彫刻的、と言っても趣向は様々だ。
Anderssen & Vollがデザインした鉄製のキャンドルホルダーIldhane、木製のトレーMåneやPlatåなどは量産品のかちっとした表情の中に、複雑な曲線が見える。
イタリア人デザイナー、Paolo Lucidi と Luca Pevereの陶製トレイKorgはつるりとした平面と平面の組み合わせで60年代から70年代のプラスチック量産品も思わせる。
かと思えば、小さなとんがり帽子のようなStudio Tolvanenのデザインしたキャンドル消しSammu、水の流れを瞬間で止めたような倉本仁のジャグVannfallなど、手工芸的な趣きが見える物も。
Nedre FossはデザインチームAnderssen & Vollの主催するブランドだが、自分達がデザインしたもの以外、Anderssen & Vollはプロデューサーに徹し、造形は依頼するデザイナーに任せている。
Vannfallの製作に関して、倉本仁はデザインに3カ月、製造に9カ月くらいで、ものすごく早かった、と振り返る。驚いたことには、この依頼が来るまで倉本とAnderssen & Vollは面識がなかったそうだ。それでもプロジェクトがうまくいったのは、彼らのディレクションが明確だったからだと言う。
「ブリーフィングで強調されたのは、単一素材であることと、彫刻的な美しさ、パワー、と、これだけだったんです。
図面を書いたりモデルを作っていて、もう図面を書くのをやめて手作業で作ったモデルの、この風合いや揺れを形にすることが、彼らの言う「彫刻的」の応えなのではないかと思いました」
素材の指定もなかった。倉本はそのアイデアから「ゴールはガラスしかないと思った」という。インジェクションガラスに決まると、すぐに製造場所を見付け、サンプル制作、調整、と進んでいった。
この作品は代表作の1つになってきていると言う。昨年9月から11月、松屋銀座のデザインギャラリー1953で行われた個展「倉本仁 素材と心中」にもVannfallを展示している。
キャンドル消しSammuをデザインしたStudio Tolvanenにもフィンランド・ヘルシンキで話をきいた。
(日本には馴染みがあまりないキャンドル消し。キャンドルの上に被せて火を消す。Sammuはフィンランド語で「shut down 停止、休業」の意)
Studio TolvanenとAnderssen & Voll、別々に話を聞いたのだが、Sammuに対してどちらも
「小さいプロダクトだけれど、とても大切な物」
と言っていた。そっと手で包み眺めている様は小さな宝物といった風だ。
Nedre Fossの生産拠点はほとんどがノルウェー国外。
「ノルウェーで作るのは難しい。1970年代に産業が寂れてしまい、ガラスでも鉄の鋳造でも作れる場所がない。高い技術もあったのに残念だ。
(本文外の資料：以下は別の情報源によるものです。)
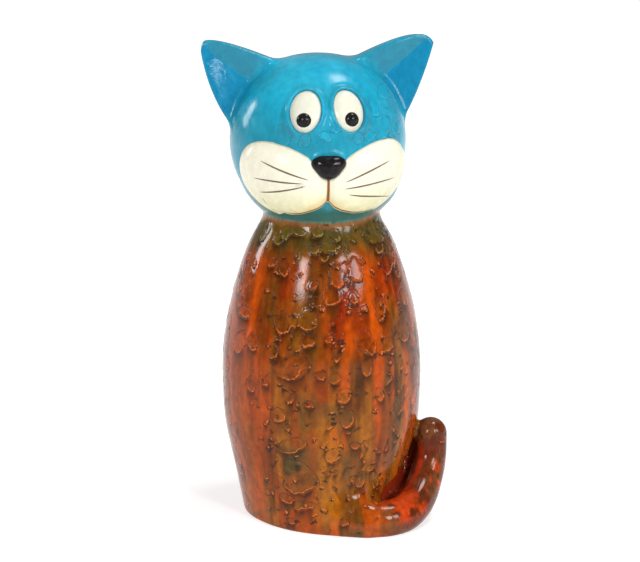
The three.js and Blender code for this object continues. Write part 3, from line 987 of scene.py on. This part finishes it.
def body_paint(points, relief):
    angles, heights = round_the_body(points)
    round_way = np.stack([np.cos(angles), np.sin(angles)], -1)

    def streaks(per_turn, length, seed, layers=3):
        spots = np.concatenate([round_way * per_turn, heights[:, None] / length], axis=1)
        return layered_noise(spots, seed, layers)

    colour = mixed_in(coat(RUST, points), BROWN, smoothstep(0.42, 0.62, streaks(4.0, 60.0, 11)))
    low = smoothstep(118.0, 60.0, heights)
    runs = (
        (OCHRE, 0.48, 0.62, (6.0, 70.0, 21), low * 0.85),
        (DEEP_RED, 0.50, 0.64, (6.0, 34.0, 31), (1 - low) * 0.8),
        (ORANGE, 0.56, 0.68, (9.0, 75.0, 41, 2), 0.6),
        (DARK_BROWN, 0.56, 0.70, (8.0, 40.0, 51, 2), 0.65),
        (GREY_GREEN, 0.60, 0.72, (9.0, 22.0, 61), low * 0.6),
    )
    for ink, none, full, kind, strength in runs:
        colour = mixed_in(colour, ink, smoothstep(none, full, streaks(*kind)) * strength)
    leftward = -wrapped(angles - FACING)
    left = smoothstep(0.35, 0.9, leftward) * smoothstep(2.2, 1.5, leftward)
    colour = mixed_in(colour, RUST, left * 0.5)

    ends = picked(turned_body, [s[:2] for s in FRONT_STROKES] + [s[2:4] for s in FRONT_STROKES])
    at_angle, at_height = round_the_body(ends)
    count = len(FRONT_STROKES)
    for i, stroke in enumerate(FRONT_STROKES):
        start = (at_angle[i], at_height[i])
        end = (at_angle[i + count], at_height[i + count])
        weight = stroke_weight(angles, heights, start, end, stroke[4] * PIXEL)
        ragged = 0.6 + 0.8 * streaks(22.0, 30.0, 71)
        colour = mixed_in(colour, stroke[5], weight * stroke[6] * ragged)

    inside = smoothstep(0.6, -1.2, relief.gap)
    mottle = streaks(24.0, 2.4, 81)
    colour = mixed_in(colour, relief.ink, inside * (0.1 + 0.55 * mottle))
    colour = mixed_in(colour, DARK_BROWN, inside * smoothstep(0.45, 0.7, mottle) * 0.5)
    neck = smoothstep(138.0, 152.0, heights + 10.0 * (streaks(5.0, 30.0, 91) - 0.5))
    colour = mixed_in(colour, OLIVE, neck * 0.85)
    colour = mixed_in(colour, GREY_GREEN, neck * smoothstep(0.45, 0.6, streaks(9.0, 12.0, 93)) * 0.8)
    # The dark smears under the blobs: partly pooled glaze, partly painted shadow
    colour = mixed_in(colour, POOLED_GLAZE_AND_SHADOW, relief.shade * (0.75 + 0.6 * streaks(20.0, 6.0, 85)))
    colour = colour * AMBER
    tail = tail_share(points) * (1.0 - root_share(points))
    colour = mixed_in(colour, tail_paint(points) * TAIL_TONE, tail)
    # The channel between body and tail in deep red, partly painted shade in the hollow
    hollow = smoothstep(2.4, 0.8, np.abs(CHANNEL.field(points))) * smoothstep(3.0, 8.0, heights)
    colour = mixed_in(colour, HOLLOW_RED_IN_SHADE, hollow * smoothstep(46.0, 30.0, heights) * 0.9)
    lifted = collar_lift(points)
    chin = smoothstep(156.5, 161.0, heights - lifted + 3.0 * (streaks(6.0, 8.0, 95) - 0.5))
    line = bump_at(heights - lifted + 2.0 * (streaks(6.0, 8.0, 95) - 0.5), 158.6, 1.2)
    # The top of the neck in the chin's teal, darkened with painted shade from the head above
    colour = mixed_in(colour, CHIN_TEAL_IN_SHADE, chin)
    return mixed_in(colour, RUST, line * 0.6)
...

国内で作れたのは Tolvanenに作ってもらった真鍮製のSammuだけ」とAnderssen & Vollはいう。
この点でもSammuはNedre Fossの中でも特に重要なプロダクトなのだ。
Sammuに限らずStudio Tolvanenが、デザインや制作において大事にしていることを聞くと
「フィジカルであること。アーティスティックになりすぎないこと、でも何かしら新しい物、遊び心はいつも持っていたい。あとはフィーリングですね」
と、答えが帰って来た。
その場では「そうですね!」と思いっきりうなずいて帰って来たのだが、帰路「はてフィーリングとは文字にする時、どう書けばいいのやら」と、ああでもないこうでもないと考えてしまった。そして4カ月。。。
前のポストで、Nedre Fossから大きくショックを受けた、と書いたが、そのショックの理由はいくつかある。
物が溢れる世の中で、デザイナーはどんな物を作っていけばいいのか、そのひとつの答になっていること。単一素材で作ることでリサイクルしやすい環境配慮型であること。長持ちする物であること。彫刻的な強さ=造型的な美しさに改めて向かい会うこと。
この流れで「フィーリング」という言葉を当てはめてみると、なんとなくだが消費者やユーザーとNedre Fossの関係性が見えてくるような気がする。
出会った時に、ふっと心を掴む、それも人それぞれではあるがやはり「フィーリング」で表されることなのではないだろうか。
オンライン消費が増え、実物を見て決める機会も減った。デザイナーやメーカーの創意工夫点もウェブサイトのスペックで見ている。それはそれで便利なのだけれど、物を見た時の嬉しさや直感的に欲しいと思うような感覚がなく、購入した物と自分の関係性は至ってドライである。
Nedre Fossは気持ちに響くプロダクトブランドだ。現在、Nedre Fossをまとめて見れる日本のショップがないのは残念。どこかでまとめて見れると良いのに、と思う。
これからのものづくり、これからの消費、これからの人々の生活を考えるきっかけを作るためにも、Nedre Fossをより多くの人に、直に見て、知ってもらいたい。